Kipling and Science Fiction
In the view of many modern writers of Science Fiction, Kipling was a pioneer of the genre. See Fred Lerner’s essay A Master of Our Art.
See also:
The Finest Story in the World
A Matter of Fact
.007
The Ship that Found Herself
the Army of a Dream
Wireless
With the Night Mail
Cold Iron
A Doctor of Medicine
As Easy as ABC
In the Same Boat
The Eye of Allah
Unprofessional
Notes on the Text
[Page 119, line 2] lived in a flint village Before settling at Bateman’s the Kiplings had lived in Rottingdean, a flint village by the sea, which – once at Bateman’s – they often re-visited.

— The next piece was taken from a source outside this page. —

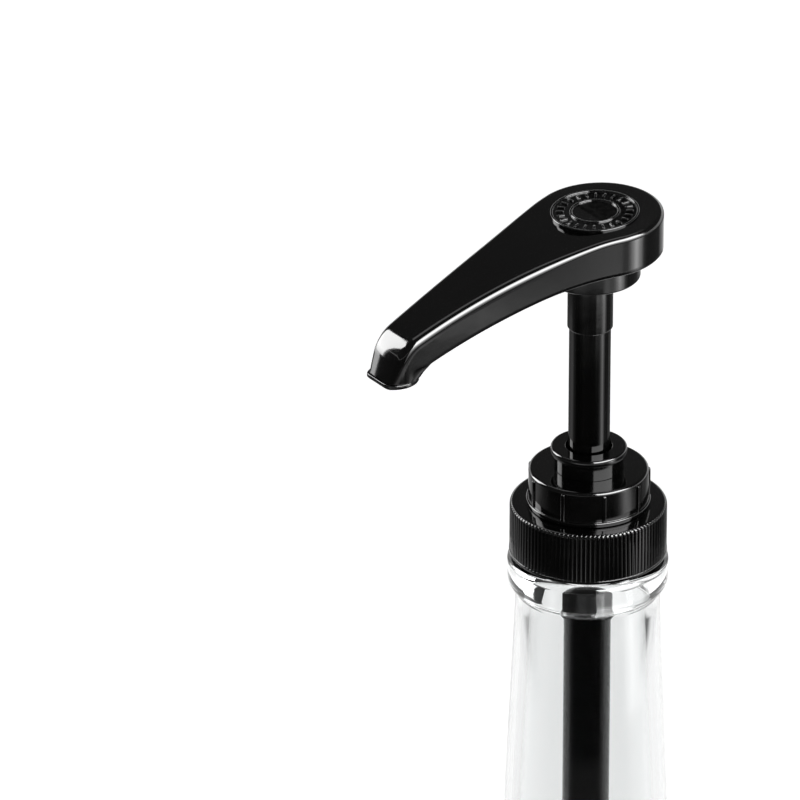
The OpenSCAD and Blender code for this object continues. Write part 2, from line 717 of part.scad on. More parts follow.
module discharge_seat() {
    low_z = valve_floor_z + seat_gap;
    high_z = valve_floor_z + seat_top_h;
    cone_h = high_z - discharge_point_z + eps;
    color("ivory") difference() {
        translate([0, 0, low_z]) cylinder(r = valve_bore_r - seat_gap, h = high_z - low_z);
        translate([0, 0, discharge_point_z]) cylinder(r1 = 0, r2 = cone_h, h = cone_h);
        translate([0, 0, low_z - 1]) cylinder(r = discharge_hole_r, h = seat_top_h);
    }
}

module discharge_ball() {
    color("silver") translate([0, 0, discharge_ball_z]) sphere(r = discharge_ball_r);
}

module ball_stop() {
    hole_r = 0.8;
    hole_circle_r = 1.9;
    color("ivory") difference() {
        translate([0, 0, stop_z]) cylinder(r = valve_bore_r - seat_gap, h = stop_h);
        for (i = [0:5])
            rotate([0, 0, 60 * i]) translate([hole_circle_r, 0, stop_z - 1])
                cylinder(r = hole_r, h = stop_h + 2);
    }
}

// Head
module stem_sleeve() {
    color(black_plastic) ring(sleeve_r, sleeve_bore_r, sleeve_z, socket_z + sleeve_seat_len - sleeve_z);
}

// Path of the spout tube: parallel to the top of the arm, then a bend straight down over the outlet
outlet_x = reach - 1.4;
channel_r = channel_d / 2;
channel_bore_r = channel_bore_d / 2;
channel_depth = shell_t + channel_r + 0.7;
channel_arc_r = arm_r - channel_depth;
channel_start = [top_b[0] - channel_depth * sin(arm_tilt), top_b[1] - channel_depth * cos(arm_tilt)];
channel_bend_r = 3;
channel_span = outlet_x - channel_start[0] - channel_bend_r;
channel_turn_tilt = asin((channel_span + channel_arc_r * sin(arm_tilt)) / (channel_arc_r - channel_bend_r));
channel_turn = arc_end(channel_start, arm_tilt, channel_turn_tilt, channel_arc_r);
channel_bend_end = arc_end(channel_turn, channel_turn_tilt, 90, channel_bend_r);

socket_r = socket_d / 2;
tube_insert = 1;
roof_z = top_mid[1] - shell_t - 1.6;
spout_plug_h = 2.5;
spout_plug_z = spout_z + spout_plug_h;
plate_end_x = spout_back_x - spout_fillet;
nose_roof_z = under_c[1] + under_t;
nose_bore_r = nose_r - shell_t - 0.2;

// A length of round bar along an arc of the profile
module bent_bar(start, from, to, path_r, bar_r) {
    translate([start[0] - path_r * sin(from), 0, start[1] - path_r * cos(from)])
        rotate([90, 0, 0]) rotate([0, 0, 90 - to]) rotate_extrude(angle = to - from)
            translate([path_r, 0]) circle(r = bar_r);
}

module at_channel_start() {
    translate([channel_start[0], 0, channel_start[1]]) rotate([0, -90 + arm_tilt, 0]) children();
}

// The tube's course as a solid: straight ends and a collar, joined by slightly thinner bends
module tube_course(r, past_end) {
    bend_r = r - 0.1;
    lap = [0.25, 8];
    collar_back = 2;
    collar_front = 0.3;
    low_z = spout_plug_z + seat_gap - past_end;
    at_channel_start() translate([0, 0, -1])
        cylinder(r = r, h = channel_start[0] - socket_r + tube_insert + 1 + past_end);
    bent_bar(arc_end(channel_start, arm_tilt, arm_tilt - lap[0], channel_arc_r),
             arm_tilt - lap[0], channel_turn_tilt + lap[0], channel_arc_r, bend_r);
    translate([channel_turn[0], 0, channel_turn[1]]) rotate([0, -90 + channel_turn_tilt, 0])
        translate([0, 0, -collar_front]) cylinder(r = r, h = collar_back + collar_front);
    bent_bar(arc_end(channel_turn, channel_turn_tilt, channel_turn_tilt - lap[1], channel_bend_r),
             channel_turn_tilt - lap[1], 90 + lap[1], channel_bend_r, bend_r);
    translate([outlet_x, 0, low_z]) cylinder(r = r, h = channel_bend_end[1] - low_z);
}

// Spout tube: out of the socket, along the arm and down over the nozzle
module spout_tube() {
    color("white") difference() {
        tube_course(channel_r, 0);
        tube_course(channel_bore_r, 1);
    }
}

// Underside of the head: a plate inside the shell's edge, the skirt and the stem socket
module head_base() {
    plate_top = under_line(under_t);
    plate_low = under_line(0);
    inside = shell_t + seat_gap;
    color(black_plastic) difference() {
        union() {
            intersection() {
                head_prism(inside);
                upright(concat(plate_top, [for (i = [len(plate_low) - 1:-1:0]) plate_low[i]]));
                translate([head_back_x, -end_r, spout_z])
                    cube([plate_end_x - seat_gap - head_back_x, 2 * end_r, 2 * end_r]);
            }
            intersection() {
                ring(skirt_d / 2, skirt_d / 2 - skirt_wall, skirt_z, badge_ring_z - skirt_z);
                upright(concat([[head_back_x, skirt_z - 1], [reach, skirt_z - 1]], under_line(under_t / 2)));
            }
            intersection() {
                translate([0, 0, socket_z]) cylinder(r = socket_r, h = badge_ring_z - socket_z);
                inside_head(inside + 0.2);
            }
        }
        translate([0, 0, socket_z - 1])
            cylinder(r = sleeve_r + seat_gap, h = sleeve_seat_len + 1 + seat_gap);
        translate([0, 0, skirt_z - 1]) cylinder(r = sleeve_bore_r, h = roof_z - skirt_z + 1);
        at_channel_start() cylinder(r = channel_r + seat_gap, h = channel_start[0] - socket_r + tube_insert);
        at_channel_start() cylinder(r = channel_bore_r, h = channel_start[0] - socket_r / 2);
    }
}

// Outline of the head from the side, with the spout's back and its fillet
function head_side() =
    let (low = under_line(0))
    concat(top_line(0, spout_z),
           [[spout_back_x, spout_z], [spout_back_x, under_c[1] - spout_fillet]],
           [[spout_back_x - spout_fillet, under_c[1] + spout_fillet * tan(under_tilts[2])]],
           [for (p = low) if (p[0] < spout_back_x - spout_fillet) p]);

module inside_head(inset) {
    upright(concat(top_line(inset, spout_z - 2), [[head_back_x, spout_z - 2]]));
}

// What lies outside the spout's round back, under the arm
module behind_spout() {
    back_r = nose_r - seat_gap;
    low_z = spout_z - 1;
    h = under_c[1] - spout_fillet - low_z;
    difference() {
        translate([spout_back_x - 1, -end_r, low_z]) cube([nose_r + 1, 2 * end_r, h]);
        translate([reach, 0, low_z - 1]) cylinder(r = back_r, h = h + 2);
    }
}

// The hollow of the head leaves the back wall of the spout standing
module head_shell() {
    wall_h = nose_roof_z - spout_z + 2;
    color(black_plastic) difference() {
        intersection() {
            head_prism(0);
            upright(head_side());
        }
        difference() {
            intersection() {
                head_prism(shell_t);
                inside_head(shell_t);
            }
            difference() {
                translate([plate_end_x, -end_r, spout_z - 2]) cube([reach - plate_end_x, 2 * end_r, wall_h]);
                translate([reach, 0, spout_z - 3]) cylinder(r = nose_bore_r, h = wall_h + 2);
            }
        }
        behind_spout();
        at_badge() translate([0, 0, -badge_seat]) cylinder(r = badge_d / 2 + seat_gap, h = 5);
    }
}

module at_badge() {
    translate([top_mid[0], 0, top_mid[1]]) rotate([0, top_tilt, 0]) children();
}

// Nozzle: a flange with a flat front and a plug that fills the foot of the nose
module nozzle_tip() {
    low_z = spout_z - spout_flange_t;
    color(black_plastic) difference() {
        union() {
            translate([0, 0, low_z]) linear_extrude(spout_flange_t - seat_gap) intersection() {
                translate([reach, 0]) circle(r = nose_r + spout_flange_out);
                translate([0, -2 * nose_r]) square([nose_front_x + spout_flange_out, 4 * nose_r]);
            }
            intersection() {
                translate([reach, 0, low_z]) cylinder(r = nose_bore_r - seat_gap, h = spout_plug_z - low_z);
                inside_head(shell_t + seat_gap);
            }
        }
        translate([outlet_x, 0, low_z - 1]) cylinder(r = outlet_d / 2, h = spout_plug_z - low_z + 2);
    }
}

// Badge: a disc with two raised rings and a circle of plain ticks between them
module head_medallion() {
    badge_r = badge_d / 2;
    inner_r = badge_inner_d / 2;
    tick_r = (badge_r + inner_r) / 2;
    tick_len = (badge_r - inner_r) * 0.42;
    tick_h = badge_relief * 0.8;
    color(black_plastic) at_badge() {
        translate([0, 0, -badge_seat + seat_gap]) cylinder(r = badge_r, h = badge_seat);
        ring(badge_r, badge_r - badge_ring_w, 0, badge_relief);
        ring(inner_r, inner_r - badge_ring_w, 0, badge_relief);
        for (i = [0:badge_ticks - 1])
            rotate([0, 0, (i + 0.5) * 360 / badge_ticks])
                translate([tick_r - tick_len / 2, -badge_ring_w / 2, 0])
                    cube([tick_len, badge_ring_w, tick_h]);
    }
}

bottle();
closure();
closure_gasket();
pump_housing();
chaplet();
stem_guide();
stem_wiper();
stem();
piston_carrier();
piston_seal();
return_spring();
ball_cage();
suction_ball();
dip_tube();
discharge_seat();
discharge_ball();
ball_stop();
stem_sleeve();
head_base();
head_shell();
spout_tube();
nozzle_tip();
head_medallion();
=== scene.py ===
# Syrup dispenser: a glossy black plunger pump with a drooping spout, screwed on a clear glass bottle.
import math
import bmesh
import bpy
from mathutils import Matrix, Vector


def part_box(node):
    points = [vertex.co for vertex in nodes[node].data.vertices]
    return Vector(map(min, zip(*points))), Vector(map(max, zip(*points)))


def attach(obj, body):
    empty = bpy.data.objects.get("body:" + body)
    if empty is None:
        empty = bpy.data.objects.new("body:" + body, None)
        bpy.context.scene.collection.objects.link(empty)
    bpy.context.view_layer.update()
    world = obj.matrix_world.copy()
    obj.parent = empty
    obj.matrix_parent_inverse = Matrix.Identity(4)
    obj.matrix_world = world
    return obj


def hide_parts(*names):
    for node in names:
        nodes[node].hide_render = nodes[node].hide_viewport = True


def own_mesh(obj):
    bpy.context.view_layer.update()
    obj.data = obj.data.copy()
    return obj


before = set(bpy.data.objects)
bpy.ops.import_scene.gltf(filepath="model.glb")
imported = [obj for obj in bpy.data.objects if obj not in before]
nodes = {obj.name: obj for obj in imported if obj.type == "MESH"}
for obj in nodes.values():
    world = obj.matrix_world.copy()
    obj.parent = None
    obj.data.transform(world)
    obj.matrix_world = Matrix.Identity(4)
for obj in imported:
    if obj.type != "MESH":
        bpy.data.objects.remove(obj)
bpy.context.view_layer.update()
mm = 0.001
pumpMiddle = Vector((0, 0, 340))  # what the studio's screens stand round


def span(node):
    # lowest and highest corner of a CAD node, in millimetres
    low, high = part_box(node)
    return low / mm, high / mm


# Meshes from rings and profiles, all sizes in millimetres.
meshing = {"sharpAngle": 32, "barSharpAngle": 60, "mergeWithin": 1e-6, "degenerate": 1e-7}


def finishMesh(name, verts, faces, sharpAngle=meshing["sharpAngle"]):
    mesh = bpy.data.meshes.new(name)
    mesh.from_pydata([Vector(v) * mm for v in verts], [], faces)
    bm = bmesh.new()
    bm.from_mesh(mesh)
    bmesh.ops.remove_doubles(bm, verts=bm.verts, dist=meshing["mergeWithin"])
    bmesh.ops.dissolve_degenerate(bm, edges=bm.edges, dist=meshing["degenerate"])
    bmesh.ops.recalc_face_normals(bm, faces=bm.faces)
    bm.to_mesh(mesh)
    bm.free()
    mesh.shade_smooth()
    mesh.set_sharp_from_angle(angle=math.radians(sharpAngle))
    obj = bpy.data.objects.new(name, mesh)
    bpy.context.scene.collection.objects.link(obj)
    return obj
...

[Page 119, line 2] bare windy chalk downs The South Downs are grassy hills running east to west across Sussex, between the sea and the forest of the Weald, sheep country since time immemorial. Kipling’s house, Bateman’s, lies below the Downs in the Weald. See Michael Smith’s article on “The Sussex Landscape”.
[Page 119, line 19] the village water-cart Well into the twentieth century, before English roads were tarred, a water-cart would be sent round in the summer-time to spray the streets to keep down the dust.
[Page 120, line 15] howling in a desert cf. Deuteronomy 32, 10: ‘He found him in a desert land, and in the waste howling wilderness…’
[Page 120, line 25] bivvering shaking, trembling.
[Page 122, line 18] a dew-pond A man-made pond, often on a hilltop, fed by the rain or the dew, for watering sheep and cattle where there are no streams or springs.
[Page 122, line 27] baffed gave a soft blow.
[Page 123, line 10] The Beast The wolf (canis lupus), a fierce predator which hunts in packs, was common in the wilder parts of the English countryside in ancient times, and a menace to men and their live-stock.
[Page 123, line 16] like a thrush with a snail’s shell The thrush, a familiar song-bird in English gardens, catches snails by hammering their shells against a stone till the shell breaks.
[Page 124, line 30 et sequ.] the Children of the Night Because there were deposits of iron ore in the Wealden forest, and ample wood to make charcoal for smelting, the Weald was probably one of the earliest places in Britain in which iron was made to replace flint. This was a technological revolution as momentous in its day as the invention of the computer in the twentieth century, and as new and strange.
In its earliest days the process of making metal from the earth must have seemed a magical secret, to be jealously guarded. Indeed from that time to this, smiths have tended to be men set apart, practising their mysterious craft in secrecy. Kipling is suggesting this separateness in calling the people of the Weald “The Children of the Night”.
[Page 124, line 32] between the Trees and the Sea See the note above on page 119 line 2.
[Page 125, line 28] the naked chalk The Downs are chalk hills, with a thin covering of grass, and few trees.
[Page 130, line 6] the change Fever, perhaps malaria.
[Page 132, line 5] give him your right eye
See the Introduction.
[Page 133, line 6] Tyr god of battle in Norse mythology. See the Introduction.
[Page 136, line 15] barrows Neolithic burial mounds, common in the uplands of southern England; sacred places.
[Page 136, line 33] made himself my Mouth cf. Exodus 4, 16: ‘And he shall be they spokesman unto the people; and he shall be … to thee instead of a mouth, and thou shalt be to him instead of God.’